What the world needs now is love, sweet love, so goes the song. The world also needs Stoicism, meant not as the character-building prototype of the rugged Victorian imperialist (sword in one hand, dove in the other, pen between the toes, and pipe contemplatively in the mouth). Rather, the stoicism that emanated from ancient Athens and Rome was one that understood its demoted place in the natural order. We face a twenty-first century reckoning because we took stoicism to mean putting up with any old shit that life throws at us. Overwhelmingly, that shit was of our own making because we got way, way ahead of ourselves, thinking that two thousand years of Christianity and Islam had transformed each of us into little gods and sinners to be forgiven through atonement and religious devotion. So it was okay to break the ancient covenant with the natural order and go forth and multiply exponentially while scorching the Earth to conquer all before us because it was sanctioned first by the scriptures, and secondly by the arrogance bestowed on us by virtue of having reached a state of civilisation that was deemed far removed from lowly animals (this civilisation, it should be post-scripted, built its sandcastle empire not always on virtue alone).

In an age of uncertainty, rocked by the unvoiced realisation that there are too many of us vying for limited resources in a world wrecked in the search for these valuables, what needs resurrecting from the ashes of a self-deceptive human race is the idea that there are greater forces out there writing the book of life. That we are not gods but men and women who are fallible may seem self-evident, but any visitor from Andromeda would think we had promoted ourselves to that elevated rank. Every one of us might be just a mote of dust in the wind, but life affords us one chance to show our mettle: that if each of us face our remaining days in the pursuit of justice and courage and wisdom and self-restraint we shall once again feel humbled by the enormity of all that surrounds us. While no one gets out here alive, use this present lockdown to fashion your own system of practical ethics. As well as dying with a smile on your face, you might just make a small difference to your own and to the innumerable small lives that together construct the rich tapestry of everything we see and, more importantly, everything we don’t.

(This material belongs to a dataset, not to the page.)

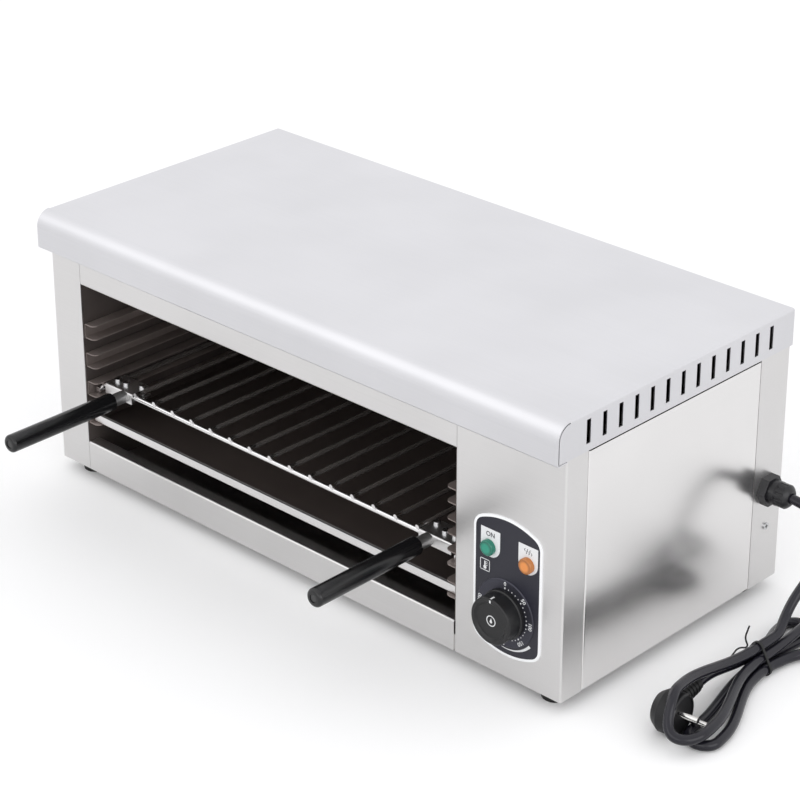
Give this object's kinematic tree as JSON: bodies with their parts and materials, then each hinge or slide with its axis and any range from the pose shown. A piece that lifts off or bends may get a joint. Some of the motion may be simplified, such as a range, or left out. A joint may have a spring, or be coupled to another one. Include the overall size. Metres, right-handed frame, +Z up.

Everybody has an answer, but few a philosophy. Everyone wants a life, but not everyone holds the ethical guidebook to embark upon one worth living. Millions likes posting big pictures on Instagram, but how many consider the bigger picture and their own role as but one pixel within it? Why go in search of happiness as if it be a commodity to be acquired when, with the right tools at your disposal, you may reach inside and find it there? Thousands are dying out there (of malaria more than of Covid-19). So why stay at home wondering how you’re going to avoid it when you can stay at home and work out a formula for how to pursue a good life befitting of an equally good death.